«Il metodo Stamina? Una cialtroneria»

Un giudice di Torino ha negato le cure a un bimbo di tre anni, malato. Vannoni, presidente di Stamina Fundation, a processo il 3 aprile.

(red.) La terapia con cellule staminali di Davide Vannoni? E’ «una cialtroneria» per un giudice del lavoro di Torino che  ha respinto la richiesta dei genitori di un bambino di tre anni colpito da una grave malattia di sottoporlo ai trattamenti presso l’ospedale Civile di Brescia. L’ordinanza è del 10 marzo scorso, ed è stata depositata nei giorni scorsi.
La famiglia del piccolo, affetto da malattia di Canavan, una grave degenerazione neurologica, aveva chiesto nelle scorse settimane di ordinare con urgenza agli Spedali civili di Brescia, dove il metodo Stamina è stato sperimentato, di somministrare al bambino le cellule trattate con la metodologia della Stamina Foundation. Il giudice ha detto di no, e nella sua ordinanza di 39 pagine, ha dedicato un intero capitolo alla terapia proposta da Davide Vannoni, che andrà a processo il prossimo 3 aprile per tentata truffa nei confronti della Regione, definendola, e prendendo a prestito la terminologia della scienza medica, che lo mutua dal verso dell’anatra, un «quack method»: ciarlataneria. Perchè, si sostiene, le cure sono slegate dalle regole della scienza, segrete in tutto o in parte, presentate al pubblico come manifestazione di altruismo e di interesse.

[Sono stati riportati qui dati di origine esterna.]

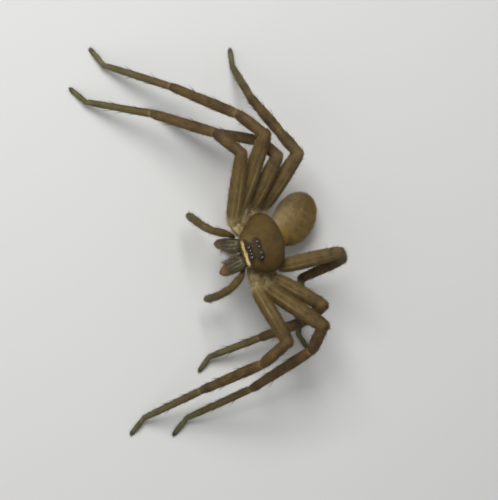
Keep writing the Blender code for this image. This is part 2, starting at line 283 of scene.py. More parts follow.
def makeStudio():
    # Two lamps, an even sky and a wide square floor.
    makeLamp("keyLamp")
    makeLamp("fillLamp")
    world = bpy.data.worlds.new("softSky")
    world.use_nodes = True
    sky = world.node_tree.nodes["Background"]
    sky.inputs["Color"].default_value = studio["skyColour"]
    sky.inputs["Strength"].default_value = studio["skyStrength"]
    bpy.context.scene.world = world
    bpy.context.scene.view_settings.view_transform = "Standard"
    half = studio["floorSize"] / 2 * mm
    sheet = bpy.data.meshes.new("floor")
    sheet.from_pydata([(-half, -half, 0), (half, -half, 0), (half, half, 0), (-half, half, 0)],
                      [], [(0, 1, 2, 3)])
    sheet.materials.append(Shop("palePlaster", Roughness=0.9, Base_Color=studio["floorColour"]).material)
    floor = bpy.data.objects.new("floor", sheet)
    bpy.context.scene.collection.objects.link(floor)


makeCamera()
makeStudio()
print("camera, lamps and floor set")


# Meshes from arrays.

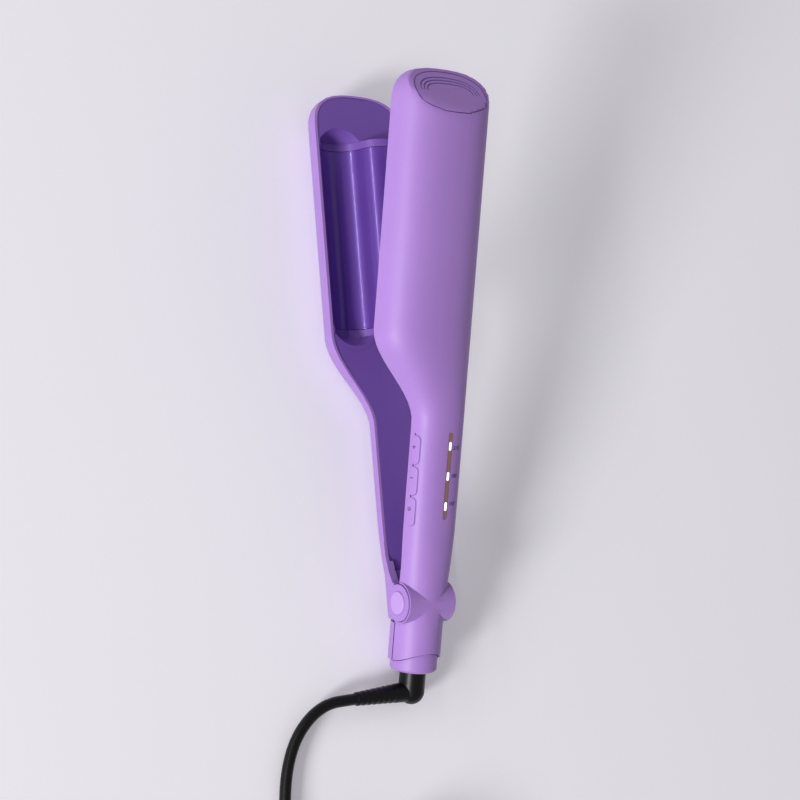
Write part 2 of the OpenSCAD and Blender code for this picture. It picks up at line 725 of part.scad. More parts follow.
// Insulated leads, swept along smooth routes
lead_r = 0.8;
lead_turn = plate_start - 10;
function bend(points, steps) = [for (i = [0:len(points) - 2], k = [0:steps - 1]) let (
    a = points[i],
    b = points[i + 1],
    m = points[max(i - 1, 0)],
    n = points[min(i + 2, len(points) - 1)],
    t = k / steps)
    a + t * (b - m) / 2 + t * t * (m - 2.5 * a + 2 * b - n / 2) + t * t * t * (-m + 3 * a - 3 * b + n) / 2];
module lead(points) {
    tube(concat(bend(points, 4), [points[len(points) - 1]]), lead_r, 6);
}
module upper_leads() {
    color("firebrick") upper() for (s = [-1, 1]) lead([
        [board_to - 3, s * 2, board_z + board_t + lead_r],
        [board_to + 6, s * 2 + 1, board_z + board_t + lead_r],
        [lead_turn, head_off + s * 2 + 4, 8],
        [plate_start - 1, head_off + wave_p / 2 + s * 2, 6],
        [heater_from - 2.5, head_off + wave_p / 2 + s * 2, heater_z + heater_t / 2],
        [heater_from - 0.3, head_off + wave_p / 2 + s * 2, heater_z + heater_t / 2]]);
}

// ---- Hinge ----
// Torsion spring: one unbroken helix with two legs
spring_turns = 4;
spring_pitch = 1.9;
spring_half = spring_turns * spring_pitch / 2;
spring_path = [for (i = [0:16 * spring_turns]) let (a = 90 + 360 * i / 16)
    [spring_r * cos(a), -spring_half + spring_pitch * i / 16, spring_r * sin(a)]];
module tube(path, r, sides, ref = [0, 0, 1]) {
    last = len(path) - 1;
    function unit(v) = v / norm(v);
    function dir(i) = unit(path[min(i + 1, last)] - path[max(i - 1, 0)]);
    function ring(i) = let (
        d = dir(i),
        a = unit(cross(d, ref)),
        b = cross(d, a))
        [for (k = [0:sides - 1]) path[i]
            + r * (cos(360 * (k + 0.5) / sides) * a + sin(360 * (k + 0.5) / sides) * b)];
    points = [for (i = [0:last]) each ring(i)];
    sides_f = [for (j = [0:last - 1], k = [0:sides - 1]) let (
        a = j * sides + k,
        b = j * sides + (k + 1) % sides)
        each [[a, a + sides, b], [b, a + sides, b + sides]]];
    ends = [[for (k = [0:sides - 1]) k], [for (k = [sides - 1:-1:0]) last * sides + k]];
    polyhedron(points, concat(sides_f, ends), convexity = 10);
}
module hinge_spring() {
    color(steel) upper() translate([0, 0, hinge_up]) tube(spring_path, spring_wire / 2, 6, [0, 1, 0]);
}
module hinge_pin() {
    color(steel) lower_hinge() cylinder(r = pin_r, h = ear_span - 2 * (cap_seat + 0.2), center = true);
}
cap_seat = 1.2;
module lower_hinge() {
    translate(hinge_at) rotate([90, 0, 0]) children();
}
module hinge_caps() {
    color(lilac) lower_hinge() for (s = [0, 1]) mirror([0, 0, s])
        translate([0, 0, ear_span / 2 - cap_seat]) rotate_extrude() difference() {
            square([cap_r, cap_seat + cap_proud]);
            translate([cap_r - 0.5, cap_seat + cap_proud - 0.5]) difference() {
                square(1);
                circle(r = 0.5, $fn = 24);
            }
        }
}

// ---- Lower arm ----
ear_side = ear_span / 2;
lower_flat = tail_low - hinge_up;
// An ear is a disc round the pin with a web down to the handle. The web's side
// outline is in arm coordinates, where the hinge lies beyond the meeting plane,
// and its section follows the rounded root of the handle
ear_web = [[-9.2, -3.4], [-7.6, 4.4], [-5.8, 7.8], [-3, 10.4], [6, 12], [34, 16], [34, handle_rise],
    [26, handle_rise - 0.4], [18, 1.8], [12, -0.6], [9.4, -4.4], [0, -hinge_up]];
web_side = ear_side - 0.05;
root_section = concat([[web_side, -hinge_up - 20]],
    [for (i = [0:16]) let (a = 180 * i / 16) [web_side * signed_pow(cos(a), 0.9),
        handle_rise + (lower_root_out - handle_rise - 0.1) * pow(abs(sin(a)), 0.9)]],
    [[-web_side, -hinge_up - 20]]);
module ears() {
    intersection() {
        for (s = [-1, 1]) translate([0, s * (ear_side - ear_t / 2) + ear_t / 2, 0]) rotate([90, 0, 0])
            linear_extrude(ear_t) polygon(ear_web);
        translate([-20, 0, 0]) rotate([90, 0, 90]) linear_extrude(54) polygon(root_section);
    }
    for (s = [-1, 1]) translate([0, s * (ear_side - ear_t / 2), -hinge_up]) rotate([90, 0, 0])
        cylinder(r = ear_r, h = ear_t, center = true, $fn = 72);
}
// Room in the lower arm for the cups of the boss
module cup_room() {
    difference() {
        hinge_hole(boss_r + 0.8, 30);
        hinge_hole(ear_r - 0.03, 31);
        translate([-60, -40, -hinge_up - 0.6 + 3.4]) cube([120, 80, 60]);
    }
}
module hinge_hole(r, half) {
    translate([0, 0, -hinge_up]) rotate([90, 0, 0]) cylinder(r = r, h = 2 * half, center = true, $fn = 72);
}
module lower_shell() {
    color(lilac) lower() difference() {
        union() {
            difference() {
                arm_blank(lower_root_start, handle_rise, lower_root_out);
                arm_blank(lower_cover_from - seam, handle_rise, lower_root_out, rim_w, wall, rim_lap, 7, 14);
            }
            ears();
        }
        translate([0, 0, handle_rise - 1]) linear_extrude(1 + cover_t + seat)
            polygon(edge_points(lower_cover_from - seam, 36, rim_w, 6));
        hinge_hole(boss_r + 0.8, ear_side - ear_t);
        hinge_hole(ear_bore, 20);
        cup_room();
        for (s = [-1, 1]) translate([0, s * (ear_side + 5 - cap_seat), -hinge_up]) rotate([90, 0, 0])
            cylinder(r = cap_r + 0.05, h = 10, center = true, $fn = 72);
        translate([-60, -80, lower_flat]) cube([500, 160, 30]);
        cap_form(seam, -cap_depth, 6);
    }
}
module lower_inner_cover() {
    color(lilac_deep) lower() inner_cover(1, handle_rise, lower_cover_from);
}
module lower_tip_frame() {
    color(lilac_deep) lower() tip_frame(1);
}
module lower_tip_cap() {
    color(lilac) lower() tip_cap(handle_rise, lower_root_out);
}
module lower_plate() {
    color(plate_violet) lower() heating_plate(1);
}
module lower_heater() {
    color(ceramic_white) lower() heater(1);
}
module lower_heater_clip() {
    color(steel) lower() heater_clip(1);
}
module lower_plate_pads() {
    color(silicone_grey) lower() plate_pads(1);
}
module lower_leads() {
    color("firebrick") lower() for (s = [-1, 1]) lead([
        [24, s * 2, 8.5],
        [neck_start, s * 2, 8.5],
        [lead_turn, head_off - 9 + s * 2, 8],
        [plate_start - 1, head_off - wave_p / 2 + s * 2, 6],
        [heater_from - 2.5, head_off - wave_p / 2 + s * 2, heater_z + heater_t / 2],
        [heater_from - 0.3, head_off - wave_p / 2 + s * 2, heater_z + heater_t / 2]]);
}

// ---- Swivel, cord, coil and plug ----
elbow_x = tail_end + 12;
relief_dir = [-sin(relief_tilt), cos(relief_tilt), 0];
relief_r = 3.7;
module cord_elbow() {
    color(rubber_black) upper() translate([0, 0, tail_up]) {
        rotate([0, -90, 0]) rotate_extrude() polygon([[0, flange_top - 2.6], [1.9, flange_top - 2.6],
            [1.9, flange_top], [9.6, flange_top], [9.6, collar_floor - 0.2], [neck_r, collar_floor - 0.2],
            [neck_r, elbow_x], [0, elbow_x]]);
        translate([-elbow_x, 0, 0]) sphere(r = neck_r);
        translate([-elbow_x, 0, 0]) rotate([-90, 0, relief_tilt])
            cylinder(r1 = 5.8, r2 = relief_r, h = relief_len);
    }
}
function to_world(p) = hinge_at + [
    p[0] * cos(open_angle) - (p[2] - hinge_up) * sin(open_angle),
    p[1],
    p[0] * sin(open_angle) + (p[2] - hinge_up) * cos(open_angle)];
relief_end = to_world([-elbow_x, 0, tail_up] + relief_len * relief_dir);
cord_z = cord_d / 2 + 0.1;

tie_t = 0.6;
tie_w = 9;
coil_base = cord_d / 2 + tie_t + 0.3;
coil_at = [-297, 28];
coil_out = coil_mid + coil_step * coil_layer / 2;
coil_in = coil_out - coil_step * coil_layer;
layers = 4;
layer_span = coil_layer + 0.5;
coil_turns = layers * layer_span - 0.5;
function coil_point(s) = let (
    k = min(layers - 1, floor(s / layer_span)),
    t = s - k * layer_span,
    inward = k % 2 == 0,
    climb = ease((t - coil_layer) / 0.5),
    wound = min(t, coil_layer) * coil_step,
    r = inward ? coil_out - wound : coil_in + wound,
    a = 90 + 360 * s)
    [coil_at[0] + r * cos(a), coil_at[1] + r * sin(a), coil_base + (k + climb) * coil_rise];
coil_path = concat([coil_point(0) + [cord_d, 0, 0]],
    [for (i = [0:24 * coil_turns]) coil_point(i / 24)],
    [coil_point(coil_turns) - [cord_d, 0, 0]]);
coil_start = coil_path[0];
coil_end = coil_path[len(coil_path) - 1];

// Least gap of the coil to itself, on its own points
function least(list) = min(list);
coil_gap = least([for (i = [0:3:len(coil_path) - 1], j = [i + 16:1:len(coil_path) - 1])
    norm(coil_path[i] - coil_path[j])]) - cord_d;
echo(coil_gap = coil_gap);
echo(hinge_at = hinge_at, relief_end = relief_end, coil_start = coil_start, coil_end = coil_end);
echo(swivel_at = to_world([-tail_end, 0, tail_up]), rest_flat = lower_flat);

plug_at = [-350, 19, plug_t / 2 + 0.1];
route = [relief_end, relief_end + cord_d * (relief_end - to_world([-elbow_x, 0, tail_up])) / relief_len,
    [-172.7, 38, 7.3], [-175.6, 45.5, 6.3], [-181, 52.6, 5.3], [-188.5, 58.8, 4.5],
    [-197.5, 63.4, 4], [-208, 66.6, 3.7], [-220, 68.5, 3.6], [-233, 69.3, 3.6], [-247, 69.4, 3.8], [-262, 69.1, 4],
    [-277, 68.8, 4], coil_start + [cord_d, 0, 0], coil_start];
tail_route = [coil_end, coil_end - [cord_d, 0, 0], [-319, 67.6, 22.6], [-331.5, 62.4, 17.2],
    [-340.8, 53.4, 12.8], [-347.2, 41.8, 9.4], [-349.8, 30, 7.2], plug_at + [0, cord_d, 0], plug_at];
module power_cord() {
    color(rubber_black) {
        tube(route, cord_d / 2, 10);
        tube(tail_route, cord_d / 2, 10);
    }
}
module cord_coil() {
    color(rubber_black) tube(coil_path, cord_d / 2, 6);
}
module cord_tie() {
    inner = [coil_out - coil_in + cord_d + 0.8, (layers - 1) * coil_rise + cord_d + 0.4];
    mid = [coil_at[1] - (coil_out + coil_in) / 2, coil_base + (layers - 1) * coil_rise / 2];
    color(silicone_grey) translate([coil_at[0] - tie_w / 2, mid[0], mid[1]]) rotate([90, 0, 90])
        linear_extrude(tie_w) difference() {
            square(inner + [2 * tie_t, 2 * tie_t], center = true);
            square(inner, center = true);
        }
}
plug_relief = 20;
module plug_body() {
    waist = 14;
    color(rubber_black) translate(plug_at) rotate([90, 0, 0]) {
        cylinder(r1 = cord_d / 2 + 0.5, r2 = 5.6, h = plug_relief);
        translate([0, 0, plug_relief - 0.01]) rotate([90, 0, 0]) translate([0, 0, -plug_t / 2])
            linear_extrude(plug_t) polygon([[-waist / 2, 0], [-plug_w / 2, plug_len - 12],
                [-plug_w / 2, plug_len], [plug_w / 2, plug_len], [plug_w / 2, plug_len - 12], [waist / 2, 0]]);
    }
}
module plug_pins() {
    color(steel) translate(plug_at) rotate([90, 0, 0]) for (s = [-1, 1])
        translate([s * plug_pin_gap / 2, 0, plug_relief + plug_len]) cylinder(r = plug_pin_r, h = plug_pin_len);
}

upper_shell();
upper_inner_cover();
upper_tip_frame();
upper_tip_cap();
upper_plate();
upper_heater();
upper_heater_clip();
upper_plate_pads();
tail_cover();
tail_collar();
light_bar();
light_windows();
circuit_board();
indicator_leds();
tact_switches();
board_screws();
upper_leads();
hinge_spring();
swivel_socket();
plus_button();
minus_button();
power_button();
lower_shell();
lower_inner_cover();
lower_tip_frame();
lower_tip_cap();
lower_plate();
lower_heater();
lower_heater_clip();
lower_plate_pads();
lower_leads();
hinge_pin();
hinge_caps();
cord_elbow();
power_cord();
cord_coil();
cord_tie();
plug_body();
plug_pins();
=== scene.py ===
"""Looks of a two-armed deep waver for hair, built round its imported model.

The arms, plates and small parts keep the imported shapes, merged into smooth
surfaces. The cord, its strain relief, the plug and the printed marks are
surfaces worked out here. Sizes are in millimetres unless a name says metres.
"""

import json
import logging
from dataclasses import dataclass, field
from enum import Enum
from typing import Any, Callable, Mapping, Sequence

import bmesh
import bpy
import numpy as np
from mathutils import Matrix, Vector
from mathutils.geometry import convex_hull_2d


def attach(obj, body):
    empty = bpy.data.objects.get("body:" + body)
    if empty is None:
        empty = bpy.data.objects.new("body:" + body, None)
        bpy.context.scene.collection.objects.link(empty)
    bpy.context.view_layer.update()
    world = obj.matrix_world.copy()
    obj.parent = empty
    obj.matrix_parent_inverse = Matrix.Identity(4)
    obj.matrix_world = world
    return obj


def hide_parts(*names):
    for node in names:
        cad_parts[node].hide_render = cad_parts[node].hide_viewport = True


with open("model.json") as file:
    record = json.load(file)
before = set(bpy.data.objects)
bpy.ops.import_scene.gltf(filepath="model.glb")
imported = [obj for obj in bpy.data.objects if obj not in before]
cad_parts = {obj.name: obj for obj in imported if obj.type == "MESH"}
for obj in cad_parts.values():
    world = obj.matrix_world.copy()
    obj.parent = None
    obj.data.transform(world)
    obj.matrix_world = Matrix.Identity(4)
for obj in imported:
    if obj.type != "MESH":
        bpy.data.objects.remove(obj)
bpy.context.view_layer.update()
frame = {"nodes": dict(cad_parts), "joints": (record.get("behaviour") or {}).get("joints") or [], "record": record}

LOG = logging.getLogger("hair_waver")
MM = 0.001


class Body(Enum):
    """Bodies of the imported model."""

    MAIN = "main_body"
    LOWER = "lower_arm"
    CORD = "cord_set"
    PLUS = "plus_key"
    MINUS = "minus_key"
    POWER = "power_key"


class Slot(Enum):
    """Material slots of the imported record."""

    LILAC = "lilac_shell"
    VIOLET = "violet_cover"
    PLATE = "coated_plate"
    CERAMIC = "ceramic"
    STEEL = "spring_steel"
    SILICONE = "silicone"
    GOLD = "gold_bar"
    WINDOW = "light_pipe"
    BOARD = "board"
    NYLON = "black_nylon"
    LEAD = "lead_red"
    CORD = "black_cord"
    PIN = "plug_pin_metal"


# ---------------------------------------------------------------- colours and nodes


def linear(hex_colour: str) -> tuple[float, float, float, float]:
    """Turns an sRGB colour into the linear one that a shader takes."""
    values = np.array([int(hex_colour[i : i + 2], 16) for i in (0, 2, 4)]) / 255
    low = values / 12.92
    high = ((values + 0.055) / 1.055) ** 2.4
    return (*np.where(values <= 0.04045, low, high).tolist(), 1.0)


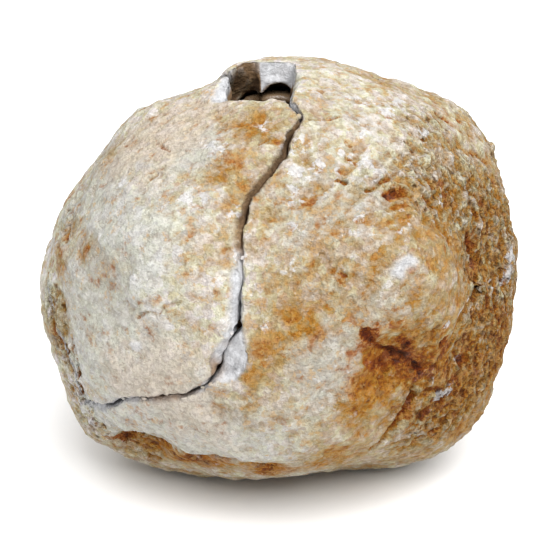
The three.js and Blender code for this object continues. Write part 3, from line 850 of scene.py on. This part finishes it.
def bridgingChips(name, tree, surface):
    # small rough lumps of rind, each set into the surface
    made = []
    for number, chip in enumerate(chips):
        deselectAll()
        bpy.ops.mesh.primitive_ico_sphere_add(subdivisions=3, radius=0.5 * mm)
        lump = bpy.context.active_object
        corners = np.array([vertex.co for vertex in lump.data.vertices]) / mm
        corners = corners * (0.7 + 0.6 * layers(corners, 0.45, 90 + 7 * number)[:, None])
        out = towards(*chip["at"])
        level = unit(np.cross((0, 0, 1), out))
        turn = math.radians(chip["turn"])
        along = level * math.cos(turn) + np.cross(out, level) * math.sin(turn)
        axes = np.stack((along, np.cross(out, along), out)) * np.array(chip["size"])[:, None]
        height = np.linalg.norm(surface[tree.find(out)[1]]) - chip["size"][2] * 0.3
        setPoints(lump, corners @ axes + out * height)
        made.append(lump)
    deselectAll()
    for lump in made:
        lump.select_set(True)
    bpy.context.view_layer.objects.active = made[0]
    bpy.ops.object.join()
    piece = made[0]
    piece.name = piece.data.name = name
    bpy.ops.object.shade_smooth()
    paintRind(piece)
    # the white chips get the full chalk white: painted glints on small crystals
    white = np.repeat([chip.get("white", False) for chip in chips], len(corners))
    piece.data.attributes["chalk"].data.foreach_set("value", white * 1.5)
    report(piece)
    return piece


# Building a material's nodes

def add(tree, kind, values=None, **settings):
    # a node; its sockets take numbers, colours or another node's output
    node = tree.nodes.new(kind)
    for name, value in settings.items():
        setattr(node, name, value)
    for key, value in (values or {}).items():
        if isinstance(value, bpy.types.NodeSocket):
            tree.links.new(value, node.inputs[key])
        else:
            node.inputs[key].default_value = value
    return node


def noise(tree, place, size, detail=3, rough=0.55, distort=0):
    # noise with lumps of about this size in mm
    values = {"Vector": place, "Scale": 1 / (size * mm), "Detail": detail, "Roughness": rough,
              "Distortion": distort}
    return add(tree, "ShaderNodeTexNoise", values).outputs["Fac"]


def cells(tree, place, size):
    # cells of about this size in mm: each cell's own colour, and the distance from its middle
    values = {"Vector": place, "Scale": 1 / (size * mm)}
    return add(tree, "ShaderNodeTexVoronoi", values, feature="F1").outputs


def tonesOf(tree, cell):
    # three random tones from 0 to 1, even over each cell
    return add(tree, "ShaderNodeSeparateColor", {0: cell["Color"]}).outputs


def pushed(tree, place, size, reach):
    # the place pushed about by noise, so that outlines drawn with it fray
    values = {"Vector": place, "Scale": 1 / (size * mm), "Detail": 2}
    push = add(tree, "ShaderNodeTexNoise", values).outputs["Color"]
    values = {0: push, 1: [reach * mm] * 3, 2: place}
    return add(tree, "ShaderNodeVectorMath", values, operation="MULTIPLY_ADD").outputs[0]


def ramp(tree, value, low, high, least=0, most=1):
    # a soft step from least to most, while the value goes from low to high
    values = {"Value": value, "From Min": low, "From Max": high, "To Min": least, "To Max": most}
    return add(tree, "ShaderNodeMapRange", values, interpolation_type="SMOOTHSTEP").outputs["Result"]


def maths(tree, operation, a, b=0.0, clamp=False):
    return add(tree, "ShaderNodeMath", {0: a, 1: b}, operation=operation, use_clamp=clamp).outputs[0]


def weighed(tree, *terms):
    # the sum of all values, each times its weight
    result = 0.0
    for value, weight in terms:
        values = {0: value, 1: weight, 2: result}
        result = add(tree, "ShaderNodeMath", values, operation="MULTIPLY_ADD").outputs[0]
    return result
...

L’adozione di queste cure comporta “fatali sprechi di tempo”, danni e molte spese ha aggiunto il giudice.
L’ordinanza torinese segue un’altra mezza dozzina di decisioni in questo senso, ma è la prima che prende in esame in modo approfondito il caso delle cure miracolose sotto il profilo della letteratura scientifica. Altri tribunali hanno invece detto sì a Stamina disponendo le cure per circa 140 pazienti.
Sul caso Stamina l’Ordine dei medici di Brescia è tornato ancora una volta a precisare che «ha competenza esclusivamente deontologica», e deve dunque «vigilare che i medici si attengano alle norme previste dal Codice di deontologia medica in vigore. Si tratta di una valutazione individuale che si deve obbligatoriamente basare su elementi di trasgressione verificabili». E in caso di intervento, annuncia, «ogni eventuale atto ordinistico in tal senso sarebbe comunque tutelato da ovvia riservatezza». «Alcuni fatti relativi al caso Stamina – conclude il Consiglio direttivo dell’Ordine – sono oggetto di indagini della magistratura che, una volta concluse, potranno fornire ulteriori elementi di valutazione».